In southern Lithuania, 75 statues of Lenin, Stalin, Marx and Engels loom over passersby, guards stare down from watchtowers, and barbed wire fences prevent visitors from leaving. In the restaurant, waitresses dressed as Pioneers (communist scouts) serve cabbage soup "nostalgia" and pork chops "goodbye youth," while the Grutas Museum's souvenir shop sells vodka glasses emblazoned with mug shots of Marx and Lenin.

Viliumas Malinauskas, the founder of the popular tourist attraction, says: "This is not a theme park -- it is a deadly serious memorial for the victims of communism." But not everyone is happy with the park dubbed "Stalinworld" by its detractors. "The Grutas Museum is the peak of cynicism, a mockery of the thousands of totally innocent civilians who were murdered, tortured and deported to the gulags of Siberia," says Ona Voveriene, chairperson of the Lithuanian Women's League.

A similar battle about how to remember communism has been raging in the eastern half of Germany since last year's cinema hit "Goodbye Lenin," which tells the story of a young man whose communist apparatchik mother falls into a coma shortly before the reunification of the country. To prevent his sick mum from discovering communism's demise, Alex recreates the drab world of East Germany in her flat, going as far as to empty Dutch pickles into jars with local labels.


The highly successful film was followed by a popular series about life in the former German Democratic Republic hosted by Katarina Witt, an East German figure skater and twice Olympic champion.
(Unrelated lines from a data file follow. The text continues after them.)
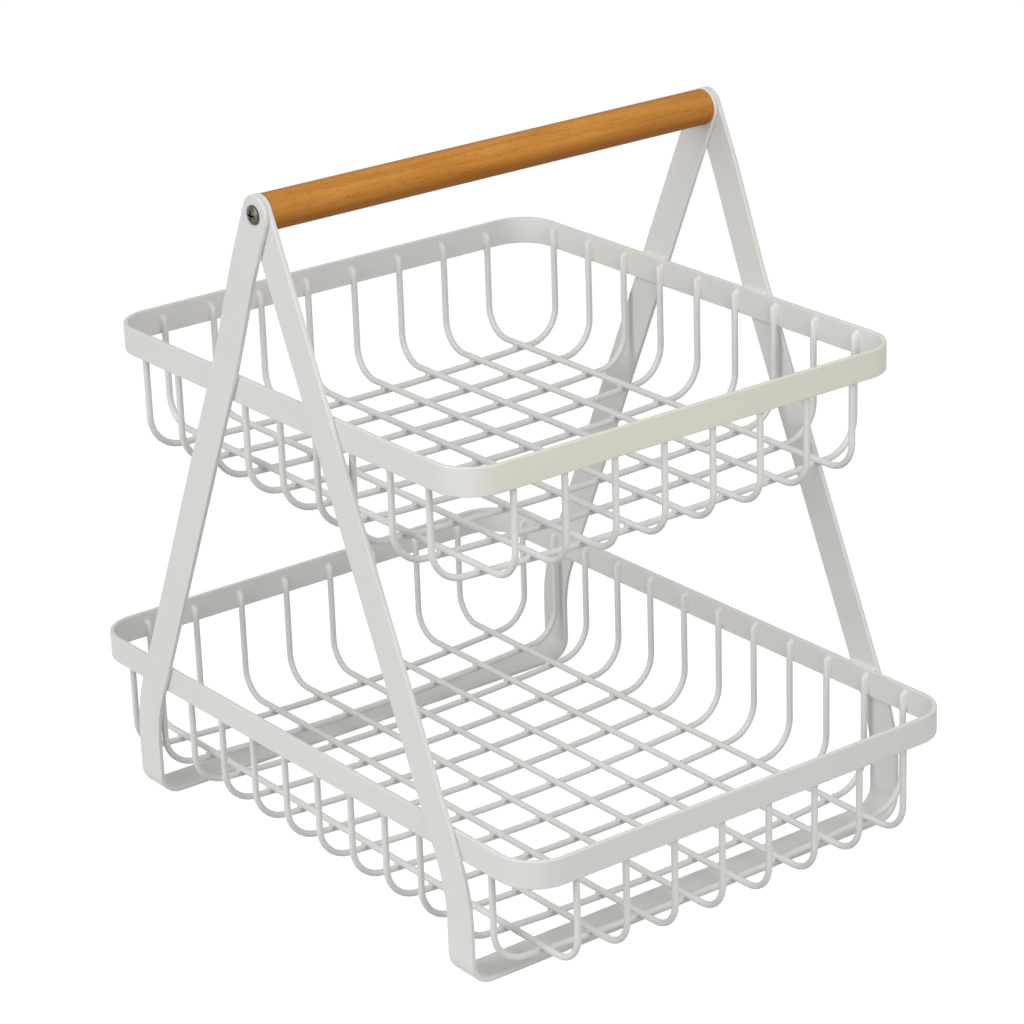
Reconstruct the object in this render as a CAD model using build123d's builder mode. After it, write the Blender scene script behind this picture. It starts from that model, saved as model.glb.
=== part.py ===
from build123d import *
import math
import os

os.makedirs("parts", exist_ok=True)

# Tiered wire basket. Two open wire baskets are welded, one above the other, between two bent
# strip frames that meet at the top like a letter A, with a round wooden handle between them.
# X runs along the handle, Y from front to back and Z up. The origin lies on the floor below
# the middle of the handle.

# Flat strip of the two frames
strip_width = 16.0
strip_thickness = 2.0
strip_edge_radius = 0.5
axis_height = 292.1
foot_reach = 114.0
knee_height = 38.7
knee_radius = 66.0
foot_bend_radius = 8.0
lean_radius = 200.0
lean_start_gap = 6.0
lean_end_gap = 6.0

# Flat strip of the two rims
rim_width = 226.0
rim_height = 12.0
rim_thickness = 2.0
rim_corner_radius = 18.0
rim_edge_radius = 0.5
upper_rim_depth = 251.0
upper_rim_drop = 86.2
lower_rim_overhang = 43.5
lower_rim_base = 53.4

# Wires of the two baskets. The basket's drop is measured from the rim's lower edge and the end
# drops from its upper edge. A dish is how much lower still a floor lies along the middle. A gap
# is the stretch from a wire's bend to the first wire that crosses it.
wire_diameter = 2.8
basket_drop = 39.9
upper_dish = 3.5
lower_dish = 4.6
lengthwise_count = 8
lengthwise_bend_radius = 13.0
lengthwise_end_drop = 5.2
lengthwise_gap = 7.2
crosswise_bend_radius = 15.5
crosswise_end_drop = 3.0
crosswise_shift = 1.5
upper_crosswise_count = 9
upper_crosswise_gap = 7.1
lower_crosswise_count = 12
lower_crosswise_gap = 8.3

# Wooden handle
handle_diameter = 15.4
handle_edge_radius = 0.6
handle_end_clearance = 0.2
bore_bottom_gap = 1.0

# Screws at the handle's ends
shank_diameter = 4.8
shank_bite = 18.0
point_length = 4.0
head_diameter = 8.0
head_side_height = 0.6
head_height = 1.6
recess_span = 4.6
recess_width = 1.1
recess_depth = 1.1
recess_taper = 12
hinge_clearance = 0.08
bore_clearance = 0.02
head_clearance = 0.15

# Weld beads between legs and rims
weld_length = 15.0
weld_size = 1.3

# Places that follow from the sizes above
half_rim = rim_width / 2
upper_rim_base = axis_height - upper_rim_drop
lower_rim_depth = 2 * (foot_reach + lower_rim_overhang)
outer_leg_face = half_rim + 2 * strip_thickness
handle_axis = Axis((0, 0, axis_height), (1, 0, 0))
wire_radius = wire_diameter / 2
wire_inset = rim_thickness + wire_radius


def save(piece, name):
    """Label a finished piece and write it under its own name."""
    piece.part.label = name
    export_step(piece.part, f"parts/{name}.step")


def leg_reach(level):
    """How far a leg's middle stands from the handle's plane at a height above the knee."""
    return foot_reach * (axis_height - level) / (axis_height - knee_height)


# Back frame: one strip from the left leg's round top, down, along the floor and up again. Both
# of its legs lie against the rims. At the top its left leg lies outside the other frame's leg,
# so below their crossing it leans in by one thickness to reach the upper rim.
leg_middle = half_rim + strip_thickness / 2
outer_top_middle = leg_middle + strip_thickness
leg_slope = math.atan2(foot_reach, axis_height - knee_height)
crossing_drop = strip_width / 2 / math.sin(leg_slope)
lean_start = axis_height - crossing_drop - lean_start_gap
lean_end = upper_rim_base + rim_height + lean_end_gap
bar_middle = strip_thickness / 2
foot_middle_radius = foot_bend_radius + strip_thickness / 2

with BuildPart() as back_frame:
    with BuildLine() as strip_run:
        FilletPolyline(
            (-outer_top_middle, 0, axis_height),
            (-outer_top_middle, leg_reach(lean_start), lean_start),
            (-leg_middle, leg_reach(lean_end), lean_end),
            (-leg_middle, foot_reach, knee_height),
            (-leg_middle, foot_reach, bar_middle),
            (leg_middle, foot_reach, bar_middle),
            (leg_middle, foot_reach, knee_height),
            (leg_middle, 0, axis_height),
            radius=[
                lean_radius,
                lean_radius,
                knee_radius,
                foot_middle_radius,
                foot_middle_radius,
                knee_radius,
            ],
        )
    leg_end = Plane(strip_run.line @ 0, x_dir=(1, 0, 0), z_dir=strip_run.line % 0)
    with BuildSketch(leg_end):
        RectangleRounded(strip_thickness, strip_width, strip_edge_radius)
    sweep(path=strip_run.line)
    for middle in (-outer_top_middle, leg_middle):
        with BuildSketch(Plane((middle, 0, axis_height), x_dir=(1, 0, 0), z_dir=leg_end.z_dir)):
            RectangleRounded(strip_thickness, strip_width, strip_edge_radius)
            split(bisect_by=Plane.XZ)
        revolve(axis=handle_axis, revolution_arc=180)
    with BuildSketch(Plane.YZ.offset(-outer_leg_face)):
        with Locations((0, axis_height)):
            Circle(shank_diameter / 2 + hinge_clearance)
    extrude(amount=2 * outer_leg_face, mode=Mode.SUBTRACT)
save(back_frame, "back_frame")

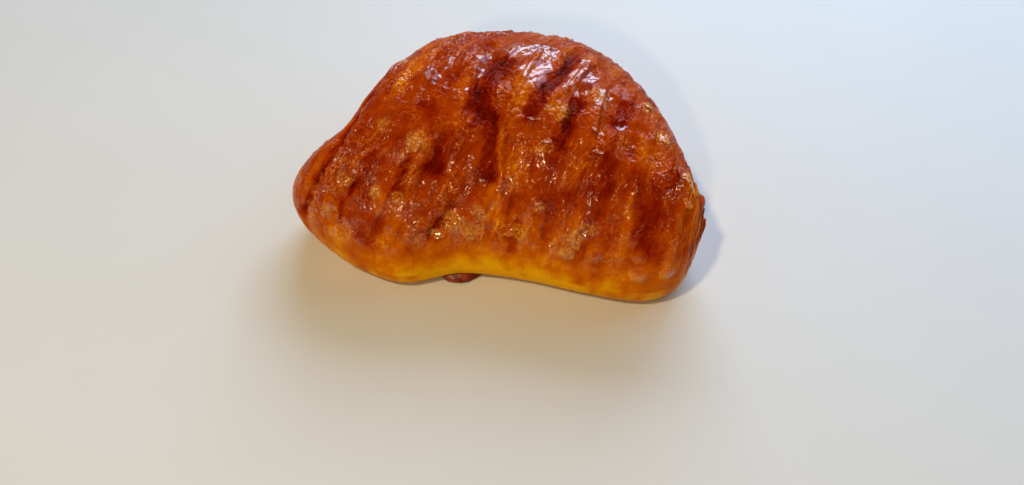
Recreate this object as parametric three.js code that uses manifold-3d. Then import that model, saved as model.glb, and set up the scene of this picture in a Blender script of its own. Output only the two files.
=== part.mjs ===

Cashing in on the trend for "Ostalgie" -- nostalgia for life in the former East Germany -- there are now plans to build a giant theme park celebrating communist days in a Berlin suburb.

Many people who suffered under totalitarianism are uncomfortable about what they see as the glorification of communist rule. "We really need to be careful that the GDR does not achieve cult status," said Berlin's Mayor Klaus Wowereit last year. He need not fear for the former eastern bloc's younger generation, who tend to view communism as an outdated ideology from a bygone age. But many of the region's older people take a more nuanced view of the four decades of communist rule.

"There are still a lot of people who long for the communist days, when everything was clear, black was black and white was white," says Oldrich Cerny, a Czech political analyst. "You kept your mouth shut, and the communist regime supplied you with shelter and bread."

Since the revolutions of 1989, communist parties have been voted back into power in most central and eastern European countries and regularly bag 10-20 percent of the vote in polls.


"Nobody is nostalgic for the Stalinist era," internationally acclaimed Czech novelist Ivan Klima told United Press International, "but many old people are nostalgic for their youth. They miss the security of communist times when they knew they would get a pension they could live off, prices were stable and they couldn't lose their flats or their jobs."

If politicians from the former Soviet bloc countries want to make sure the current fashion for communist nostalgia does not morph from tongue-in-cheek TV shows and theme parks into votes for far-left parties at the ballot box, they need to ensure stability, security and prosperity in addition to guaranteeing freedom and democracy.

This is not just the view of communism's opponents, but its supporters. In "Café Europa," a book of essays by Croatian journalist Slavenka Drakulic, the author stumbles across an improvised celebration of former Romanian dictator Nicolae Ceausescu's birthday in a Bucharest graveyard. Amidst the pensioners in their "thin, worn-out coats, rubber boots and fur hats," Drakulic spots Ceausescu's brother Flora and asks him about the gathering. "If the economy was better, there would be no need to revive him," he says, ever faithful to Marxist economic orthodoxy. "But the worse it gets, the more people will want to revive my brother."